What you need to do >>
Repeat each line of the material exactly.

[Entries with parts and joints]
******************************

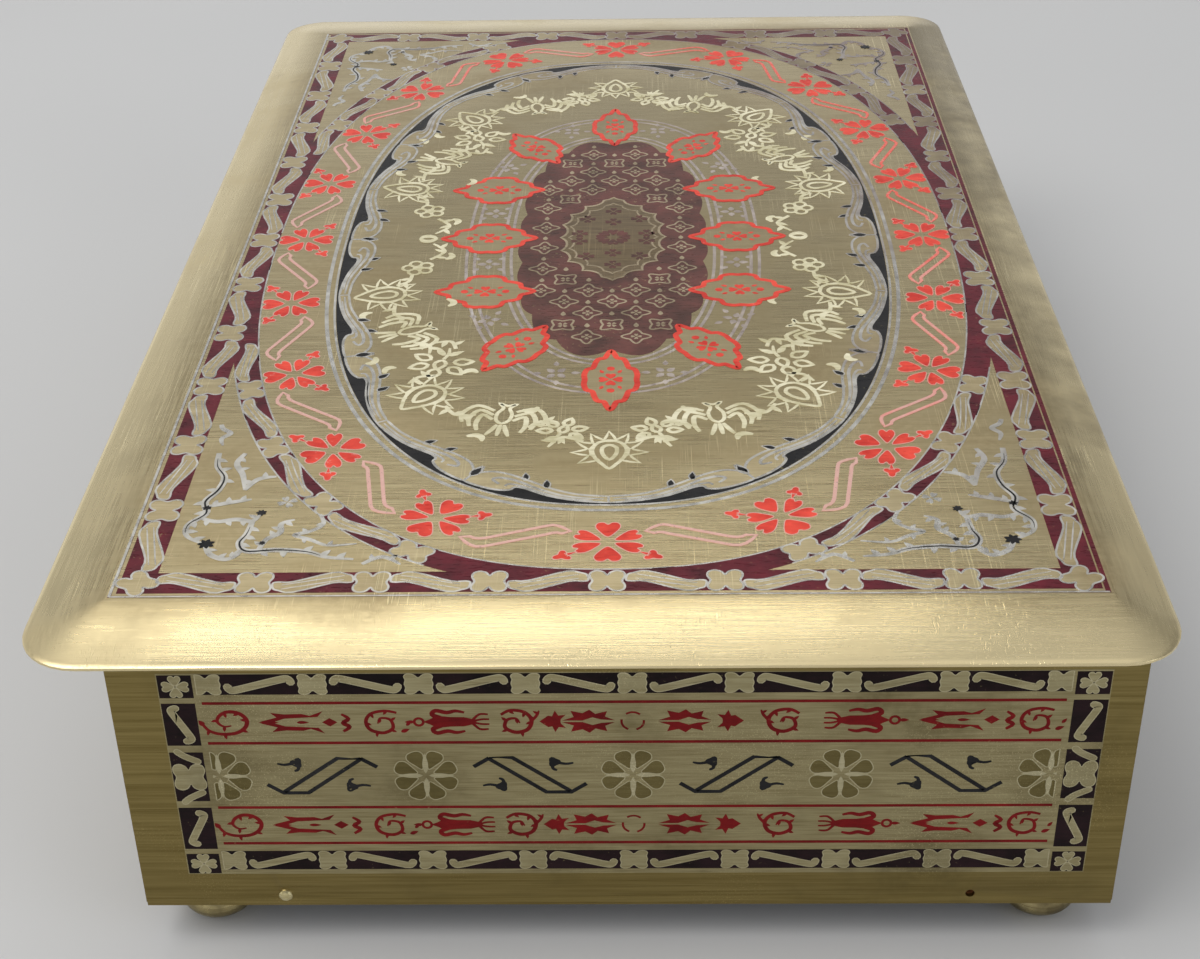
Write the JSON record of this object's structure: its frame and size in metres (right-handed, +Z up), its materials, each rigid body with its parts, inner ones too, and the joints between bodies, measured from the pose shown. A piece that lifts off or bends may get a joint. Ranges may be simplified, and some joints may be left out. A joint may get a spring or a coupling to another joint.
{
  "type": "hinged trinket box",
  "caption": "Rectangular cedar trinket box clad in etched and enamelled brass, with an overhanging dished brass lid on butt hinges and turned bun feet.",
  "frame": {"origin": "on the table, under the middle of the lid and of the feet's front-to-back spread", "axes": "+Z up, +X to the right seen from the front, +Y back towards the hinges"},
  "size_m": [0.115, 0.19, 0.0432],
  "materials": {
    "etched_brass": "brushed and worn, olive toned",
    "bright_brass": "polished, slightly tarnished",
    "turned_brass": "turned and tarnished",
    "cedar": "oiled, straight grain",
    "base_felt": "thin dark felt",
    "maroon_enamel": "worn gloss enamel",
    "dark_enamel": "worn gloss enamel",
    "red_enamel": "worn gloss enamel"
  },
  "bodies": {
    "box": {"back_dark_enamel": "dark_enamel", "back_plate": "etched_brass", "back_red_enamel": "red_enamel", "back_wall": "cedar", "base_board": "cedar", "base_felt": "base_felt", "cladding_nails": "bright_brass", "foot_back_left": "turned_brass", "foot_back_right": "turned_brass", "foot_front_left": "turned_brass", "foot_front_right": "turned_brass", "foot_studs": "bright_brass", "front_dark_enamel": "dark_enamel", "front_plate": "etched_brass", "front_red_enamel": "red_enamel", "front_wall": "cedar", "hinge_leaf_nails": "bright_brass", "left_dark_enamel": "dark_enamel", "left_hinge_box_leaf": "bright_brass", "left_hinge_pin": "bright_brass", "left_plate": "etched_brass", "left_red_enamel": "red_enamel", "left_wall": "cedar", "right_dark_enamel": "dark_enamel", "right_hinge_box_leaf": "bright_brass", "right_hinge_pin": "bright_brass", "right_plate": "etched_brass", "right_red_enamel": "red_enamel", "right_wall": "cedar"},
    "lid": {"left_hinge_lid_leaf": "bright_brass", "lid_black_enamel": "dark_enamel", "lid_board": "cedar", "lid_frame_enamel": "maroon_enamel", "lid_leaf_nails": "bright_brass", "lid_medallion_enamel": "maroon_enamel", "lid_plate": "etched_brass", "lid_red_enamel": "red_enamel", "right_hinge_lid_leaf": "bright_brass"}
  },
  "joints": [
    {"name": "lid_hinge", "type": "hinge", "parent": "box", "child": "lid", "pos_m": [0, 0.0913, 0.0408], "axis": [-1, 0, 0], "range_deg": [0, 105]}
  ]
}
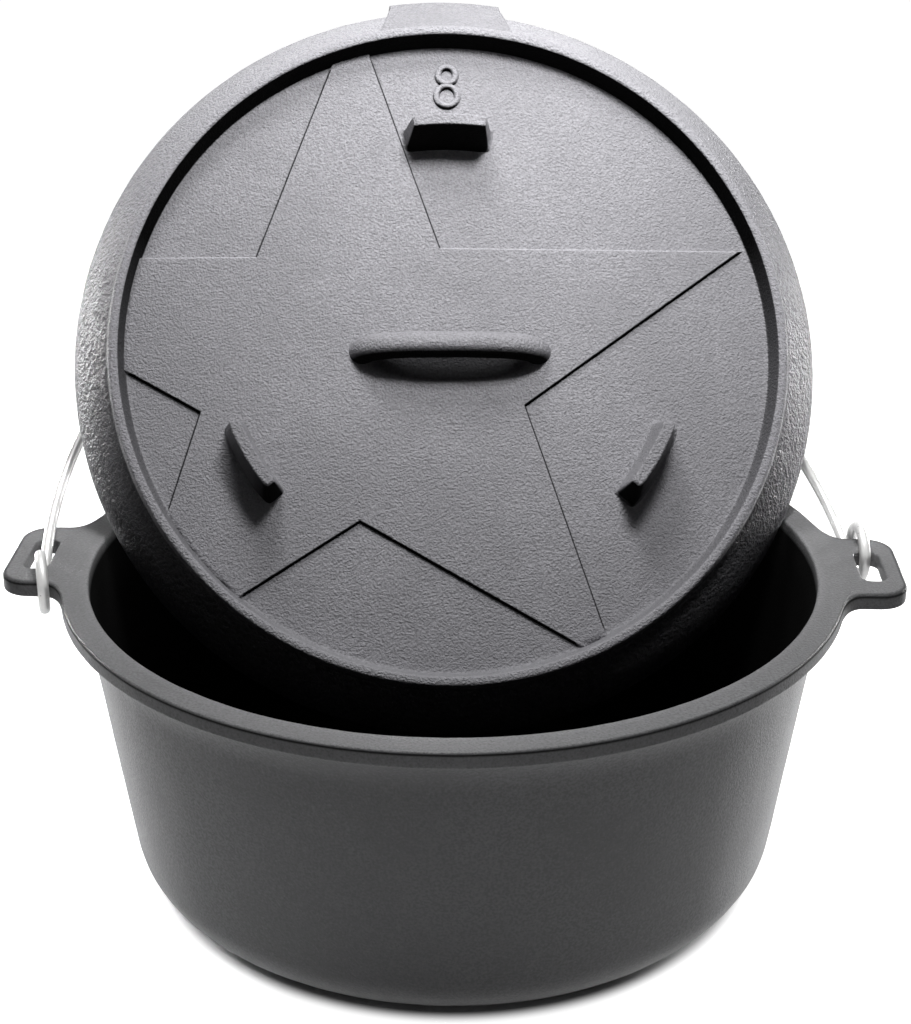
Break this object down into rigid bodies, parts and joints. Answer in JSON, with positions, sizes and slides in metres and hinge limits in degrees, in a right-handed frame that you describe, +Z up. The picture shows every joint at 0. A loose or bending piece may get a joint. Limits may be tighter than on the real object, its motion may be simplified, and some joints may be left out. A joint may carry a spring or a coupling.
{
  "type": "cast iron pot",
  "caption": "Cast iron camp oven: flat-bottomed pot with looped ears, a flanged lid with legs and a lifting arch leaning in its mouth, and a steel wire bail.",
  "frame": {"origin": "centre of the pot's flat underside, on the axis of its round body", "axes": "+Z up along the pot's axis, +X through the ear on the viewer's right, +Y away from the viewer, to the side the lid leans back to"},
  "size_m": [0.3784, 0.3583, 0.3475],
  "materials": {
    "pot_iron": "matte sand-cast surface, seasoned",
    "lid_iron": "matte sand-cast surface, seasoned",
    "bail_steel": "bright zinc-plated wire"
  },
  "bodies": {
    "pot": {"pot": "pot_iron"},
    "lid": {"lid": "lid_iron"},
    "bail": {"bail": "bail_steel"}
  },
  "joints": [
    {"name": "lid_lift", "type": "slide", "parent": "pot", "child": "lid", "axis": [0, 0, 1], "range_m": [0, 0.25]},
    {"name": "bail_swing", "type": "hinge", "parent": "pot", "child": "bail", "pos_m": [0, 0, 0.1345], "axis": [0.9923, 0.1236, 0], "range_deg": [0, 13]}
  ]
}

******************************

Solved exercise >>
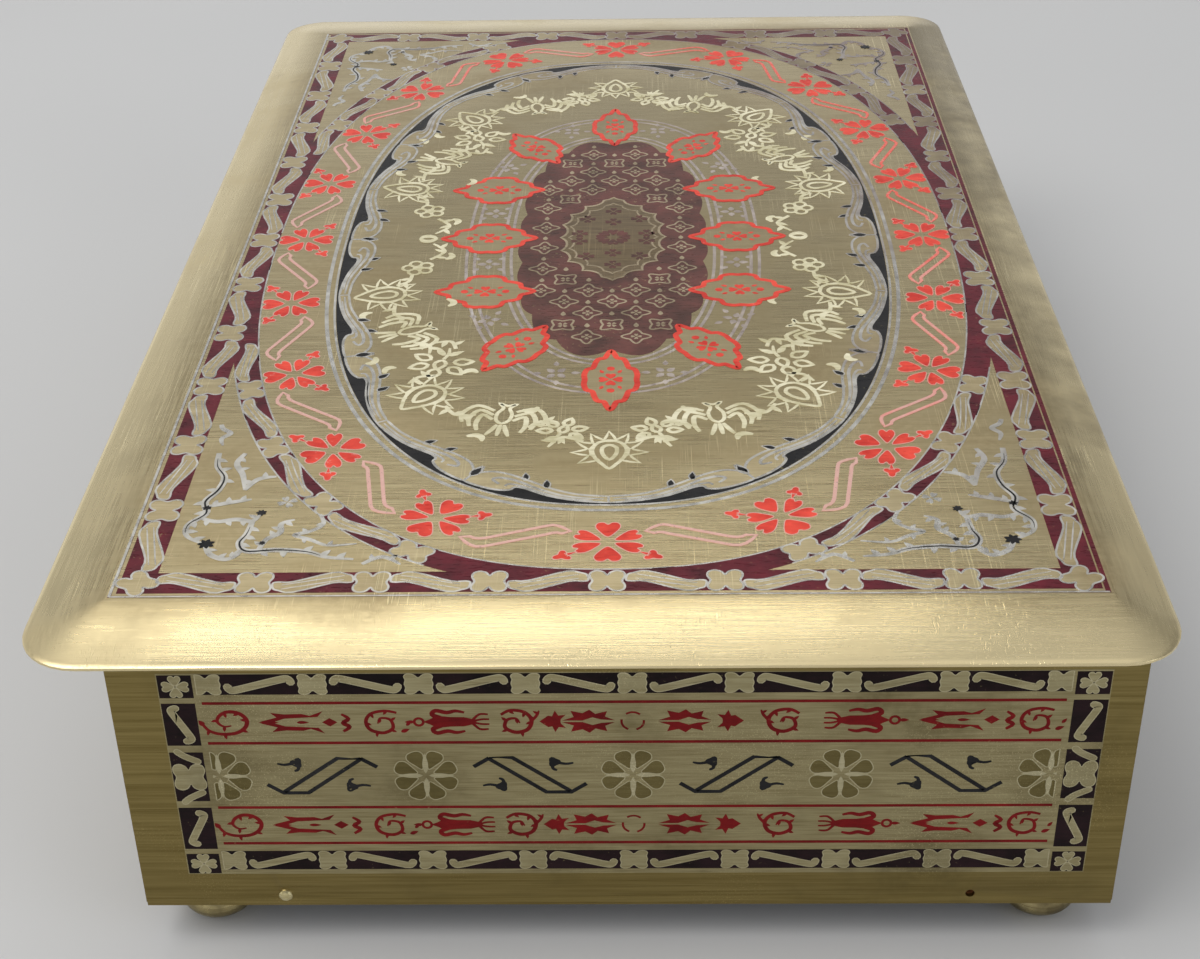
Write the JSON record of this object's structure: its frame and size in metres (right-handed, +Z up), its materials, each rigid body with its parts, inner ones too, and the joints between bodies, measured from the pose shown. A piece that lifts off or bends may get a joint. Ranges may be simplified, and some joints may be left out. A joint may get a spring or a coupling to another joint.
{
  "type": "hinged trinket box",
  "caption": "Rectangular cedar trinket box clad in etched and enamelled brass, with an overhanging dished brass lid on butt hinges and turned bun feet.",
  "frame": {"origin": "on the table, under the middle of the lid and of the feet's front-to-back spread", "axes": "+Z up, +X to the right seen from the front, +Y back towards the hinges"},
  "size_m": [0.115, 0.19, 0.0432],
  "materials": {
    "etched_brass": "brushed and worn, olive toned",
    "bright_brass": "polished, slightly tarnished",
    "turned_brass": "turned and tarnished",
    "cedar": "oiled, straight grain",
    "base_felt": "thin dark felt",
    "maroon_enamel": "worn gloss enamel",
    "dark_enamel": "worn gloss enamel",
    "red_enamel": "worn gloss enamel"
  },
  "bodies": {
    "box": {"back_dark_enamel": "dark_enamel", "back_plate": "etched_brass", "back_red_enamel": "red_enamel", "back_wall": "cedar", "base_board": "cedar", "base_felt": "base_felt", "cladding_nails": "bright_brass", "foot_back_left": "turned_brass", "foot_back_right": "turned_brass", "foot_front_left": "turned_brass", "foot_front_right": "turned_brass", "foot_studs": "bright_brass", "front_dark_enamel": "dark_enamel", "front_plate": "etched_brass", "front_red_enamel": "red_enamel", "front_wall": "cedar", "hinge_leaf_nails": "bright_brass", "left_dark_enamel": "dark_enamel", "left_hinge_box_leaf": "bright_brass", "left_hinge_pin": "bright_brass", "left_plate": "etched_brass", "left_red_enamel": "red_enamel", "left_wall": "cedar", "right_dark_enamel": "dark_enamel", "right_hinge_box_leaf": "bright_brass", "right_hinge_pin": "bright_brass", "right_plate": "etched_brass", "right_red_enamel": "red_enamel", "right_wall": "cedar"},
    "lid": {"left_hinge_lid_leaf": "bright_brass", "lid_black_enamel": "dark_enamel", "lid_board": "cedar", "lid_frame_enamel": "maroon_enamel", "lid_leaf_nails": "bright_brass", "lid_medallion_enamel": "maroon_enamel", "lid_plate": "etched_brass", "lid_red_enamel": "red_enamel", "right_hinge_lid_leaf": "bright_brass"}
  },
  "joints": [
    {"name": "lid_hinge", "type": "hinge", "parent": "box", "child": "lid", "pos_m": [0, 0.0913, 0.0408], "axis": [-1, 0, 0], "range_deg": [0, 105]}
  ]
}
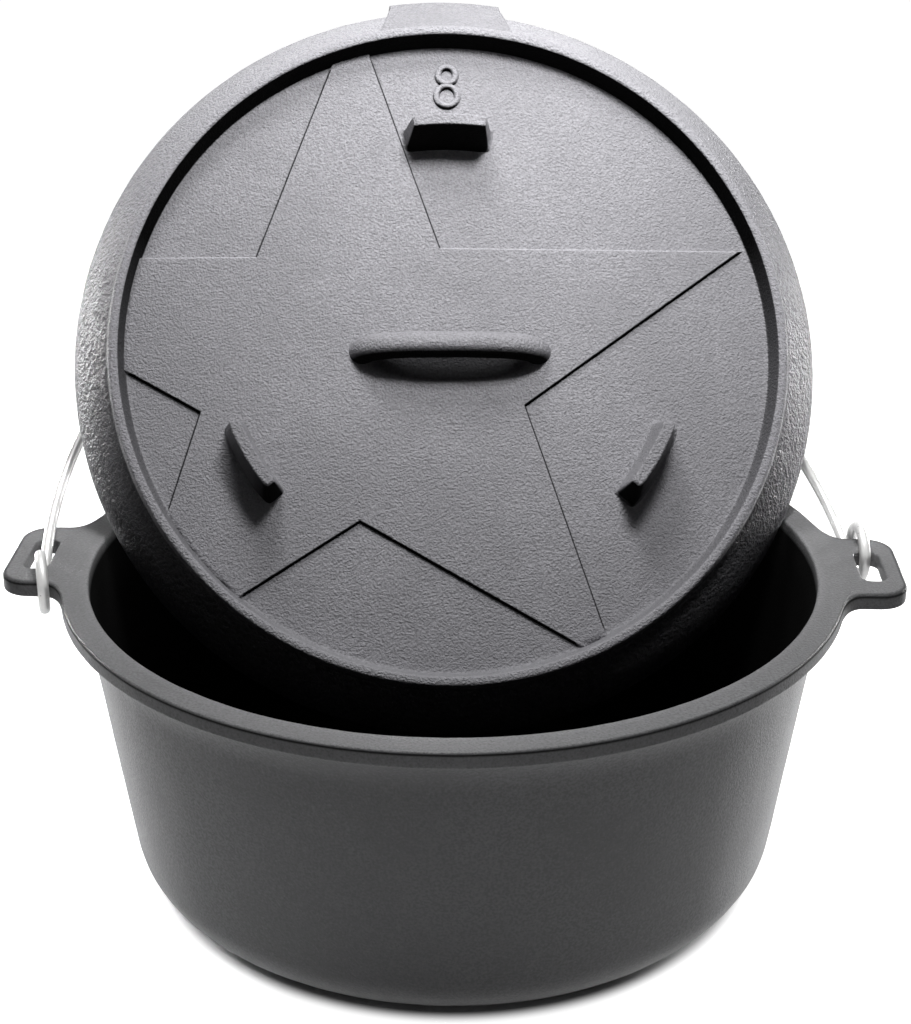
Break this object down into rigid bodies, parts and joints. Answer in JSON, with positions, sizes and slides in metres and hinge limits in degrees, in a right-handed frame that you describe, +Z up. The picture shows every joint at 0. A loose or bending piece may get a joint. Limits may be tighter than on the real object, its motion may be simplified, and some joints may be left out. A joint may carry a spring or a coupling.
{
  "type": "cast iron pot",
  "caption": "Cast iron camp oven: flat-bottomed pot with looped ears, a flanged lid with legs and a lifting arch leaning in its mouth, and a steel wire bail.",
  "frame": {"origin": "centre of the pot's flat underside, on the axis of its round body", "axes": "+Z up along the pot's axis, +X through the ear on the viewer's right, +Y away from the viewer, to the side the lid leans back to"},
  "size_m": [0.3784, 0.3583, 0.3475],
  "materials": {
    "pot_iron": "matte sand-cast surface, seasoned",
    "lid_iron": "matte sand-cast surface, seasoned",
    "bail_steel": "bright zinc-plated wire"
  },
  "bodies": {
    "pot": {"pot": "pot_iron"},
    "lid": {"lid": "lid_iron"},
    "bail": {"bail": "bail_steel"}
  },
  "joints": [
    {"name": "lid_lift", "type": "slide", "parent": "pot", "child": "lid", "axis": [0, 0, 1], "range_m": [0, 0.25]},
    {"name": "bail_swing", "type": "hinge", "parent": "pot", "child": "bail", "pos_m": [0, 0, 0.1345], "axis": [0.9923, 0.1236, 0], "range_deg": [0, 13]}
  ]
}